With a couple of thousand RNAi-related patents awaiting decisions from the USPTO alone, the ones that issue will be considered highly important by the field as a whole. The US in particular has been quite slow about returning verdicts on patent filings; Sara Cunningham at Benitec says she’s still getting requests for information on a patent that was filed four years ago, when the usual patent is processed from start to finish in two to three years, she says. Patent offices that have been faster haven’t necessarily helped the situation. “Australia is notorious for issuing multiple patents with overlapping claims,” Cunningham says, and indeed almost all of the patents issued so far in that country are being opposed or reexamined.

 

Here are just a few patents that have been released:

• Known as the Fire-Mello patent, this was the first US patent issued in the field of RNA interference. US Patent 6,506,559, titled “Genetic inhibition by double-stranded RNA,” covers the process of introducing RNA into a cell to inhibit gene expression. It is owned by the Carnegie Institute of Washington and has been licensed nonexclusively to dozens of organizations. It was issued in January 2003.

• The Benitec patent: This is the other main RNAi patent issued by the US patent office.
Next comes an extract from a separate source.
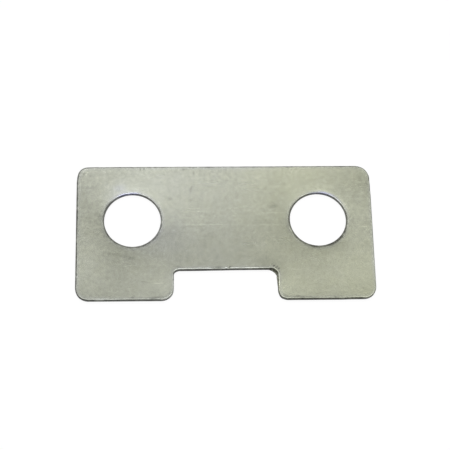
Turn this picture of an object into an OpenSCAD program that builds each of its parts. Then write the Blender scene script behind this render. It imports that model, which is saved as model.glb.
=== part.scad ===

US Patent 6,573,099 came out in June 2003 and covers “genetic constructs for delaying or repressing the expression of a target gene.” Michael Graham is listed as the inventor.

• The Kreutzer-Limmer patents. These two patents, issued by the European patent office in 2002 and 2005, cover the use of double-stranded RNAs as therapeutics. The siRNAs protected by these patents are 25 or fewer nucleotides long. These patents (EP 1144623 and 1352061) are both owned by Alnylam.

 

Meet the litigants

The first thing Robert Towarnicki of Nucleonics told Genome Technology was, “We have been embroiled in a litigation for about 19 months.” That sentiment of frustration is common to most of the companies that have trudged to court to defend their patents or their turf. Here’s a brief sampling of some of the lawsuits that have taken place in the RNAi field.

 

• At press time, a court allowed Benitec’s motion to dismiss its patent infringement case against Nucleonics. That suit began in April 2004 when Benitec sued Ambion, Nucleonics, and GenScript, charging that those companies were infringing its US-issued patent. GenScript and Ambion licensed the technology to get out of the suit.

 

• Also in 2004, Benitec sued Promega for allegedly failing to make proper royalty payments on a deal through which Promega was handling the sublicensing duties for Benitec’s expressed RNAi technology. Promega and Benitec settled the suit this summer.

 

• In January of this year, MIT sued Dharmacon, claiming that the biotech wasn’t meeting royalty requirements in a licensing deal for siRNA-related IP. In July, a court sent the suit to mediation.